江戸時代は士農工商に分かれ、さらに穢多・非人といった被差別民がいたと言われています。でも、これらは差別というよりは職能で分かれていた意味合いが強く、当時は動物の皮革を武具のために使っていたために穢多を皮革職人として区別していた事情があります。また非人も、死んだ牛馬を解体する重要な役割を担っており、これらの人民の役割は他の階級にとって不可侵なものだったといいます。


同様に、江戸時代もっとも鉄砲を保有していたのは農民だと言われており、獣害対策や冬季の狩猟に使われていました。一揆や強訴によって迫る農民に対してあくまで平和的に解決しようとする武士というなんとも矛盾した関係が描かれており、太平の世の中で非生産階級となってしまった武士の弱体化が見られます。


江戸時代は、着物を中心に文化的な発展が見られた時代です。それまでは麻や絹が中心だった布織物に対して、中国から綿花が輸入されるようになります。その綿花を取り仕切っていたのがオランダであり、やがて中国からインドに綿花の生産国が移るに連れて、日本国内においても洒落たデザインの綿織物が出回るようになります。


国内では金山・銀山をはじめとした鉱物資源開発が進められ、幕府はこれらの鉱物資源を直轄地として支配しながら貿易を長崎に制限することで、綿製品の輸入を一手に管理することになります。
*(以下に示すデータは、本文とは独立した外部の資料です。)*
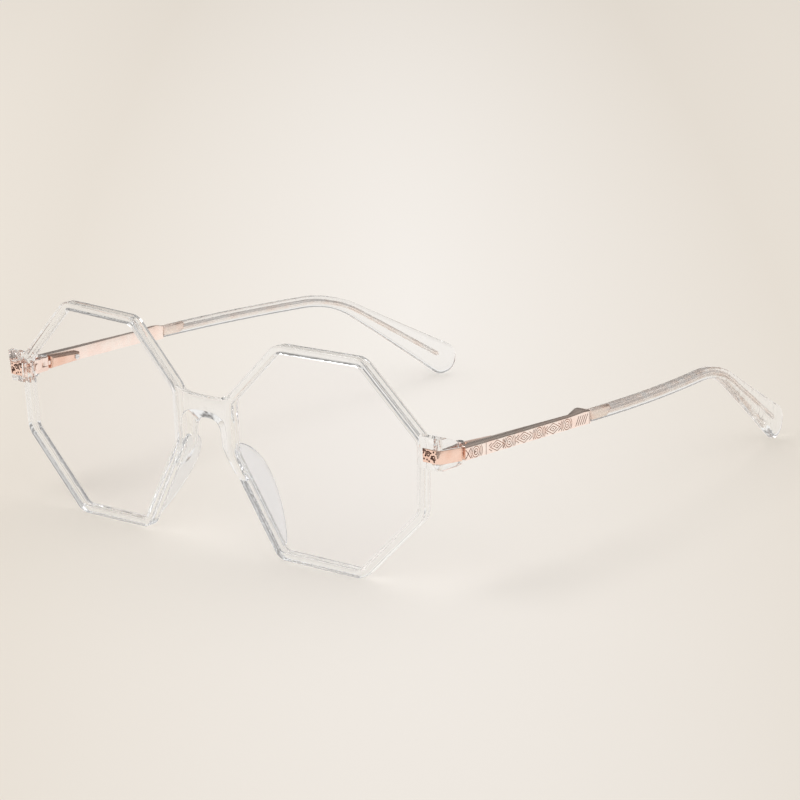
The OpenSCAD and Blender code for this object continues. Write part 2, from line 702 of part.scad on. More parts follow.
translate([0, -mid_y, 0]) front_frame();
placed(1) lens();  // lens_left
placed(-1) lens();  // lens_right
placed(1) nose_pad();  // nose_pad_left
placed(-1) nose_pad();  // nose_pad_right
placed(1) corner_plate();  // corner_plate_left
placed(-1) corner_plate();  // corner_plate_right
placed(1) hinge_leaf();  // hinge_leaf_left
placed(-1) hinge_leaf();  // hinge_leaf_right
placed(1) leaf_rivets();  // leaf_rivets_left
placed(-1) leaf_rivets();  // leaf_rivets_right
placed(1) hinge_screw();  // hinge_screw_left
placed(-1) hinge_screw();  // hinge_screw_right
placed(1) flex_slider();  // flex_slider_left
placed(-1) flex_slider();  // flex_slider_right
placed(1) flex_spring();  // flex_spring_left
placed(-1) flex_spring();  // flex_spring_right
placed(1) flex_housing();  // flex_housing_left
placed(-1) flex_housing();  // flex_housing_right
placed(1) housing_screw();  // housing_screw_left
placed(-1) housing_screw();  // housing_screw_right
placed(1) temple_bar();  // temple_bar_left
placed(-1) temple_bar();  // temple_bar_right
placed(1) core_wire();  // core_wire_left
placed(-1) core_wire();  // core_wire_right
placed(1) temple_tip();  // temple_tip_left
placed(-1) temple_tip();  // temple_tip_right
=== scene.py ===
# Octagonal eyeglasses: clear front and ear tips, engraved rose gold side bars.
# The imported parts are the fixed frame, and the pieces that show are modelled round them here.
import json
import math

import bmesh
import bpy
from mathutils import Matrix, Vector


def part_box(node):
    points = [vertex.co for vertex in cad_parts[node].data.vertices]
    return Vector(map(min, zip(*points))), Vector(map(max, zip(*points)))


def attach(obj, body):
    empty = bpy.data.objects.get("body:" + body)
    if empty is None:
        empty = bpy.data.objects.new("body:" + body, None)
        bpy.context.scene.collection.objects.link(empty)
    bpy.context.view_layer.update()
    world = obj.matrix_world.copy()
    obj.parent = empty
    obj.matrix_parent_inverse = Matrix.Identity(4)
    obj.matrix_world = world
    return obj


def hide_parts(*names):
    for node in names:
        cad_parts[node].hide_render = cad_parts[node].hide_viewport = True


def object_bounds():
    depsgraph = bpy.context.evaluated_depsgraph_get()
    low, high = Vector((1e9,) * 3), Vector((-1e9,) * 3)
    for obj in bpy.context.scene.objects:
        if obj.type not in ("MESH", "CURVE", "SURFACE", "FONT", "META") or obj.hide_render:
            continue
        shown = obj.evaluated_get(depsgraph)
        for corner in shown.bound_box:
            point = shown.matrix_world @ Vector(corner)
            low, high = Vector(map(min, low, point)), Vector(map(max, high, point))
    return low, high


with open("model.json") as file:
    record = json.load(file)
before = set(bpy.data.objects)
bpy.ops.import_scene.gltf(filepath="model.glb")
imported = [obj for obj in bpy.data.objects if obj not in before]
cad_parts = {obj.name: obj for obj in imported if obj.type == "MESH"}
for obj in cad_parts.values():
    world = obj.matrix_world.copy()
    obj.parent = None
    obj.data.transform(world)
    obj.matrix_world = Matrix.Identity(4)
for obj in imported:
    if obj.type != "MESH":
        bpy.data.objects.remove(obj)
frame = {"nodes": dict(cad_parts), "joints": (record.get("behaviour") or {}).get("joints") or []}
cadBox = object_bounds()
mm = 0.001
touch = 0.01 * mm  # closer than this counts as the same place
midY = cadBox[1].y  # the frame's origin is under the middle of the glasses
joints = {j["name"]: j for j in frame["joints"]}
pivot = Vector(joints["temple_fold_left"]["pos_m"])


# Small helpers for modelling

def activate(piece):
    bpy.ops.object.select_all(action="DESELECT")
    piece.select_set(True)
    bpy.context.view_layer.objects.active = piece


def add(kind, name, **settings):
    bpy.ops.object.select_all(action="DESELECT")
    getattr(bpy.ops.mesh, "primitive_" + kind + "_add")(**settings)
    piece = bpy.context.object
    piece.name = name
    return piece


def applyPlace(piece):
    activate(piece)
    bpy.ops.object.transform_apply(location=True, rotation=True, scale=True)


def block(name, low, high):
    # box between two corners, in metres
    low, high = Vector(low), Vector(high)
    piece = add("cube", name, size=1, location=(low + high) / 2)
    piece.scale = high - low
    applyPlace(piece)
    return piece


def rod(name, start, end, radius, sides=32):
    # cylinder from one point to another
    start, end = Vector(start), Vector(end)
    turn = (end - start).to_track_quat("Z", "Y").to_euler()
    piece = add("cylinder", name, vertices=sides, radius=radius, depth=(end - start).length,
                location=(start + end) / 2, rotation=turn)
    applyPlace(piece)
    return piece


def edit(piece, kind="VERT"):
    activate(piece)
    bpy.ops.object.mode_set(mode="EDIT")
    bpy.ops.mesh.select_mode(type=kind)
    bpy.ops.mesh.select_all(action="SELECT")


def pick(piece, kind, test):
    # in edit mode, selects the verts, edges or faces that pass the test
    bpy.ops.mesh.select_all(action="DESELECT")
    mesh = bmesh.from_edit_mesh(piece.data)
    for item in getattr(mesh, kind):
        if test(item):
            item.select_set(True)
    bmesh.update_edit_mesh(piece.data)


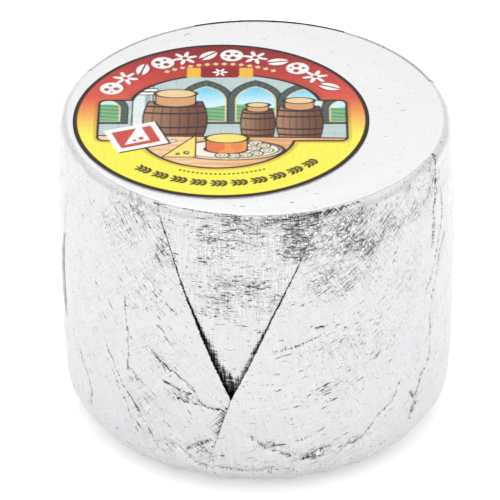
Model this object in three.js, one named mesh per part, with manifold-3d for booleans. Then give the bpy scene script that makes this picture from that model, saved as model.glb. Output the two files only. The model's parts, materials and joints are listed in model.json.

一方で各藩は、自国領内での綿花栽培を奨励し、幕府からの綿製品による経済的な圧迫から逃れようとします。


つまり、日本の国内政治も西欧による大航海時代や産業革命の影響から無縁ではなく、むしろ鎖国によって情報統制することで幕府がグローバル化を上手く国内支配に繋げていたことが分かります。明治維新はむしろ国内の鉱物資源枯渇による購買力減少が原因であり、産業の高度化の必要に迫られた歴史的帰結と考えることができます。


このような歴史を振り返るにつけ、物質的なグローバル化から金融的なグローバル化へと変貌を遂げている現代の国際社会においても、同様のケースが起こっていることが分かります。つまり、護送船団方式によって守られた日本の第二次産業を中心とした労働集約的な産業構造が限界を迎えており、金融や情報の分野でまた産業の高度化の必要に迫られています。


このような時代において、一般大衆はどのように自分たちの身を守っていたのでしょうか。それは、生活に必要な最低限の衣食住を内製化し、サツマイモのような飢饉対策の作物を栽培し、漁業技術を発達させて、森林からの恵みによって生き延びたのです。


グローバル化社会において、農村回帰や第一次産業振興といった分野に注目が集まるのは、当たり前なのかもしれませんね。